(3D code data)
□ □ □ □
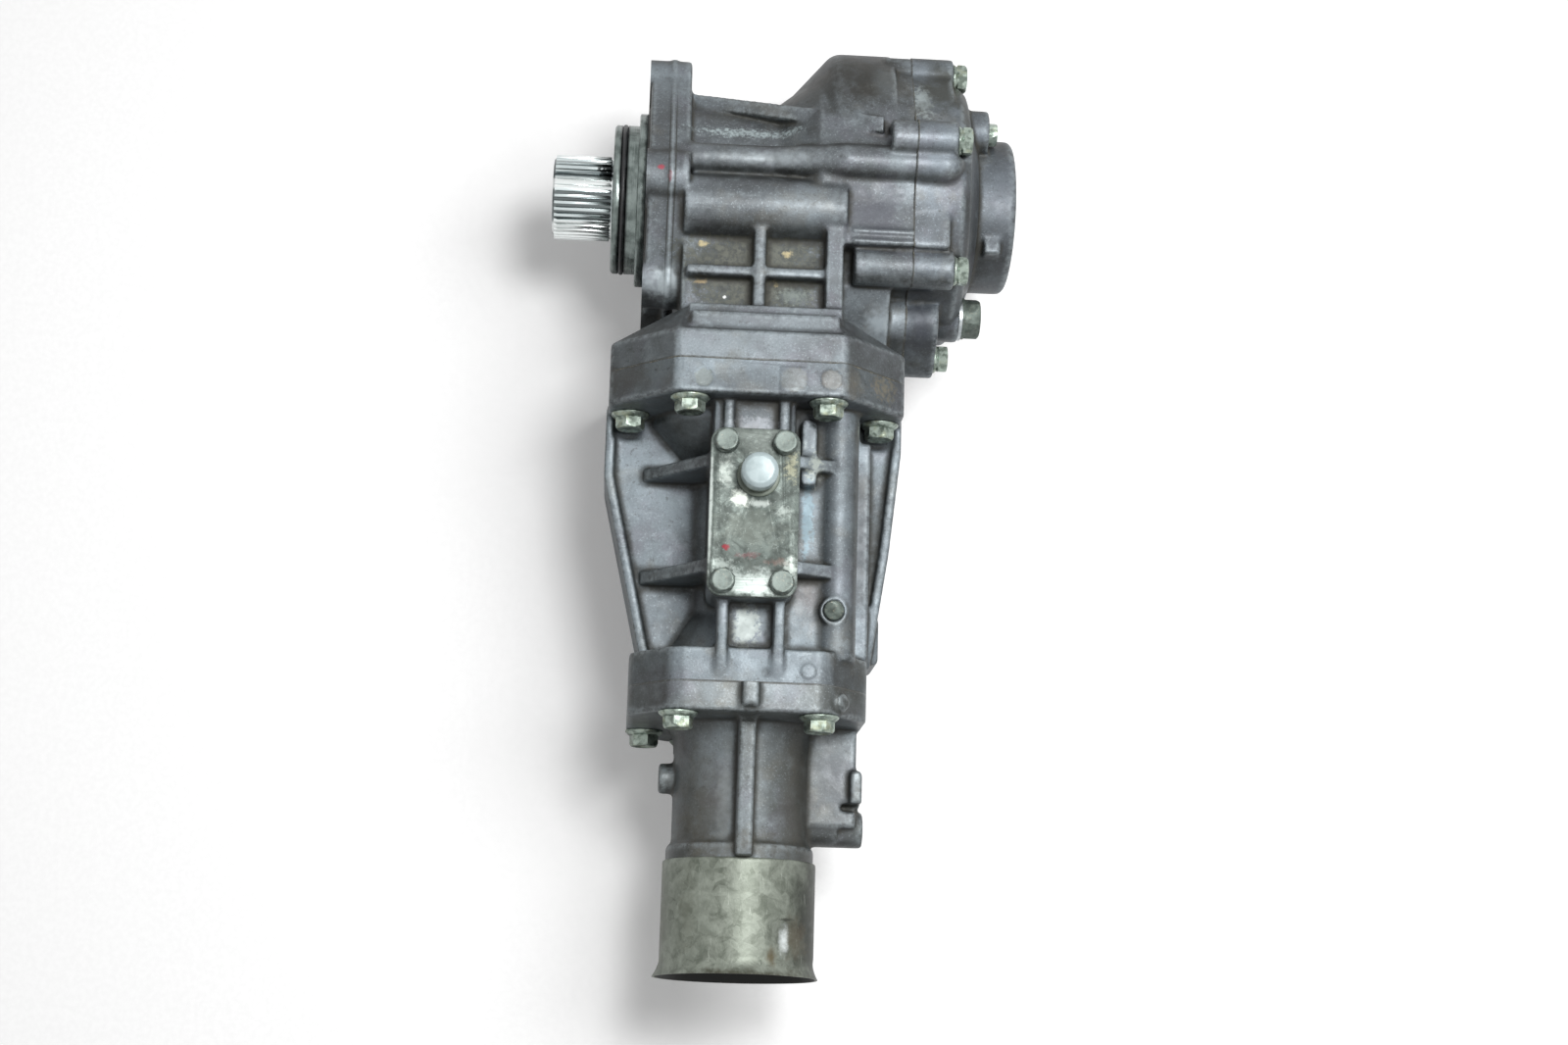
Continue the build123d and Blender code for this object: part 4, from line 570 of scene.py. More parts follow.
def make_finishes():
    """Every finish under its slot's name."""
    return {
        "cast_case": cast_aluminium("die_cast_aluminium_case", "#737b80", "#53575a", "#8f999e", 0.46,
                                    CASE_SPOTS, ((1, PARTING_Y), (0, COVER_SPLIT_X)), 0.3),
        "cast_cover": cast_aluminium("die_cast_aluminium_cover", "#6f777e", "#4f5458", "#88929a", 0.46,
                                     COVER_SPOTS, ((0, COVER_SPLIT_X),), 0.25),
        "cast_adapter": cast_aluminium("die_cast_aluminium_adapter", "#768086", "#585e62", "#8f9a9f", 0.46,
                                       ADAPTER_SPOTS, ((1, PARTING_Y), (1, TAIL_PARTING_Y)), 0.2),
        "cast_extension": cast_aluminium("greasy_die_cast_aluminium", "#767e82", "#565a59", "#8f989c", 0.42,
                                         EXTENSION_SPOTS, ((1, TAIL_PARTING_Y),), 0.35),
        "galvanised_sheet": galvanised_sheet(),
        "plate_steel": zinc_plate(),
        "zinc_fastener": zinc_steel(),
        "vent_cap": satin_cap(),
        "machined_steel": turned_steel("turned_steel", 9, "#aab2b7", "#8d969b", (0.45, 0.7, "#d3d9dc"),
                                       0.2, 1.0, 0.45),
        "seal_rubber": nitrile_rubber(),
        # Ground and honed bearing steel: the brightest metal here, with very fine lines
        "bearing_steel": plain("ground_bearing_steel", (0.4, 3.0, 0.7), 0.35, 0.7, "#b4babe", "#d2d6d9",
                               0.16, 1.0, 0.01, 0.4),
        # Case-hardened gear steel: grey-brown from the furnace, with brighter lapped flanks
        "gear_steel": plain("case_hardened_steel", (5, 4.0, 0.6), 0.38, 0.68, "#5c5a57", "#85868a",
                            0.34, 1.0, 0.05, 0.4),
        # Pressed steel with a dark phosphate coat
        "cage_steel": plain("phosphated_pressed_steel", (2, 3.0, 0.6), 0.38, 0.68, "#4c4d4c", "#6e706f",
                            0.45, 0.9, 0.04, 0.4),
        # Pressed gasket board: dark grey, dull and fibrous
        "gasket_fibre": plain("pressed_gasket_board", (0.8, 4.0, 0.75), 0.35, 0.7, "#2d2e2b", "#504f49",
                              0.8, 0.0, 0.05, 0.5),
        # Annealed aluminium washer: pale and smooth, with faint press marks
        "soft_aluminium": plain("annealed_aluminium", (1.5, 3.0, 0.6), 0.35, 0.7, "#a4abae", "#c3c8ca",
                                0.34, 1.0, 0.04, 0.4),
        # Rolled bronze bushing: brown-gold with tiny oil pockets
        "bushing_bronze": plain("rolled_bronze", (0.7, 3.0, 0.7), 0.4, 0.65, "#6e5633", "#a5864f",
                                0.36, 1.0, 0.05, 0.5),
        # Cured liquid gasket squeezed out of a joint: straw grey, dusty, with darker lumps
        "sealant": plain("cured_liquid_gasket", (1.8, 4.0, 0.7), 0.38, 0.66, "#45433a", "#7b786a",
                         0.7, 0.0, 0.2, 0.5),
        "spline": splined_steel(),
        # Spigot ring under old oil: dark green-grey
        "pilot": turned_steel("oiled_turned_steel", 8, "#87918e", "#59625f", (0.5, 0.7, "#a9b3b1"),
                              0.24, 0.9, 0.4, groove=(-10.7, 2.8)),
        "plate_screw": worn_zinc("worn_zinc_plated_steel", "#4c5450", "#6e7873"),
        "plug": worn_zinc("dull_zinc_plated_steel", "#454d48", "#606a64"),
    }


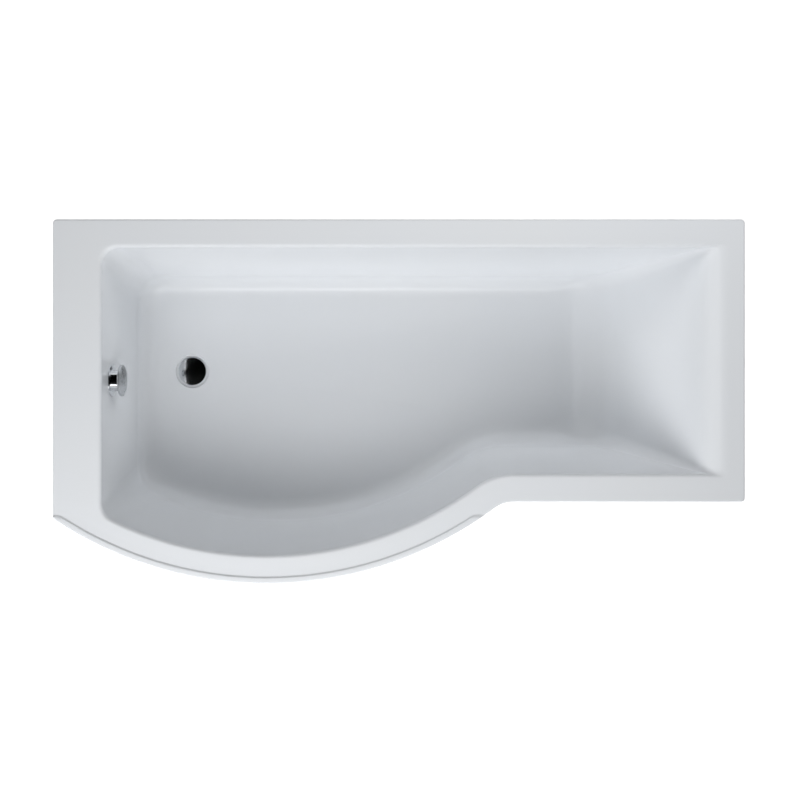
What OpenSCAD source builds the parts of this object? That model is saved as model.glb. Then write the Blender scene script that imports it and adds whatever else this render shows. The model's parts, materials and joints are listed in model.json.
□ □ □ □
PROBLEM = Work through the data and report how many of its lines hold the word "object", giving only the figure.

ANSWER TO THIS PROBLEM = 2